Anything that can’t be experimentally measured is of no concern to most physicists. But then, how can consciousness, which is “groundless” while simultaneously being the ground of all measurement, directly measure itself? Consciousness is the only tool we have to examine consciousness. Seemingly caught in an endless dilemma with no exit strategy, it is as if a sentient, self-reflective mirror is reflecting itself as it reflects UPON itself. Quantum physics is like a cosmic mirror pushing the scientific world right to its edge and reflecting back its blind spot. Etymologically, one of the original meanings of the word “mirror” is “holder of the shadow.” Similar to an individual’s personal process, in which the very thing we turn away from is typically where the alchemical “gold” is to be found, in the very thing that physics is turning away from it might have stumbled upon the most significant clue about the ultimate nature of reality. In any case, there is definitely something quite curious and worthy of further contemplation going on within the hallowed halls of physics, particularly within the minds of physicists.

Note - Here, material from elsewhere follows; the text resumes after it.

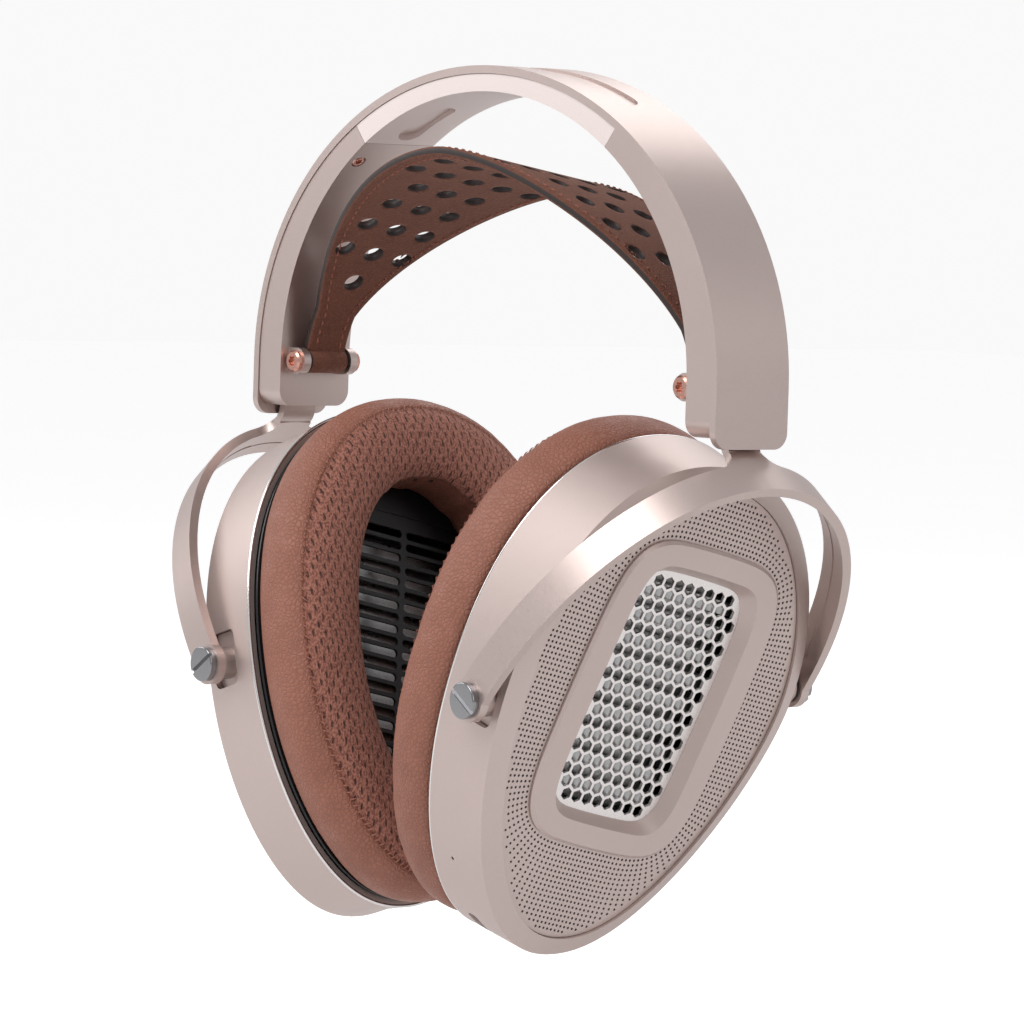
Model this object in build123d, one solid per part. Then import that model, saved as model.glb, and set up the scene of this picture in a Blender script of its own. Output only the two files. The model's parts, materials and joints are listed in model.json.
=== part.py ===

The discoveries of quantum physics throw physicists back upon themselves. To quote physicist Freeman Dyson, “My message is that science is a human activity, and the best way to understand it is to understand the individual human beings who practice it.” Quantum physics’ realizations about the nature of elementary particles are a magic mirror reflecting something back to us not just about nature, but about our nature. It is in this sense that quantum physics becomes indistinguishable from a form of metaphysics. To quote Erwin Schrödinger, one of the founding fathers of quantum physics, “I consider science an integrating part of our endeavor to answer the one great philosophical question which embraces all others, the one that Plotinus expressed by his brief: who are we? And more than that: I consider this not only one of the tasks, but the task, of science, the only one that really counts.” It is difficult to discern where physics ends and metaphysics begins. In our journey into quantum physics, we simply cannot escape metaphysics.